Generalized compactness in linear spaces and its applications

TL;DR

This paper introduces the concept of μ-compact sets in locally convex spaces, generalizing many properties of compact sets and extending key theorems like Vesterstrom-O'Brien to broader contexts with applications in quantum information theory.

Contribution

It generalizes the Vesterstrom-O'Brien theorem to μ-compact convex sets, broadening the scope of known properties of compact sets in locally convex spaces.

Findings

Many properties of compact sets are extended to μ-compact sets.

The Vesterstrom-O'Brien theorem is generalized to μ-compact convex sets.

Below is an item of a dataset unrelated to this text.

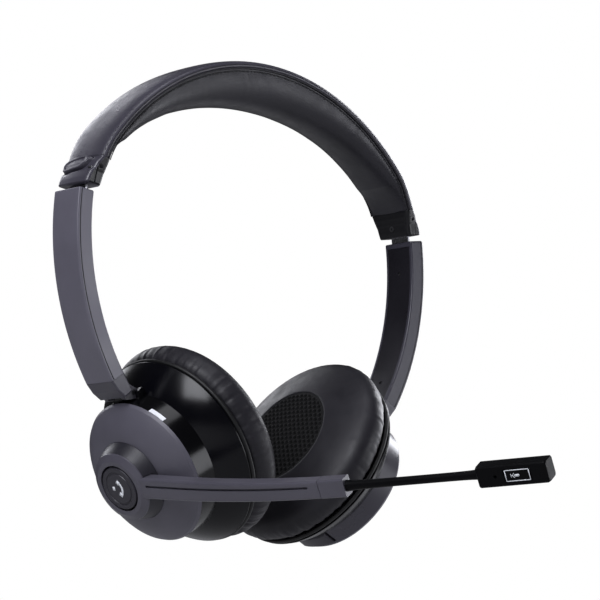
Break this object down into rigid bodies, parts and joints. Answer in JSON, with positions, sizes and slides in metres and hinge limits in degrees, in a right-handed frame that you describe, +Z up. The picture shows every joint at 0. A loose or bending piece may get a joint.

Applications to quantum information theory are demonstrated.

Abstract

The class of subsets of locally convex spaces called $\mu$-compact sets is considered. This class contains all compact sets as well as several noncompact sets widely used in applications. It is shown that many results well known for compact sets can be generalized to $\mu$-compact sets. Several examples are considered. The main result of the paper is a generalization to $\mu$-compact convex sets of the Vesterstrom-O'Brien theorem showing equivalence of the particular properties of a compact convex set (s.t. openness of the mixture map, openness of the barycenter map and of its restriction to maximal measures, continuity of a convex hull of any continuous function, continuity of a convex hull of any concave continuous function). It is shown that the Vesterstrom-O'Brien theorem does not hold for pointwise $\mu$-compact convex sets defined by the slight relaxing of the $\mu$-compactness condition. Applications of the obtained results to quantum information theory are considered.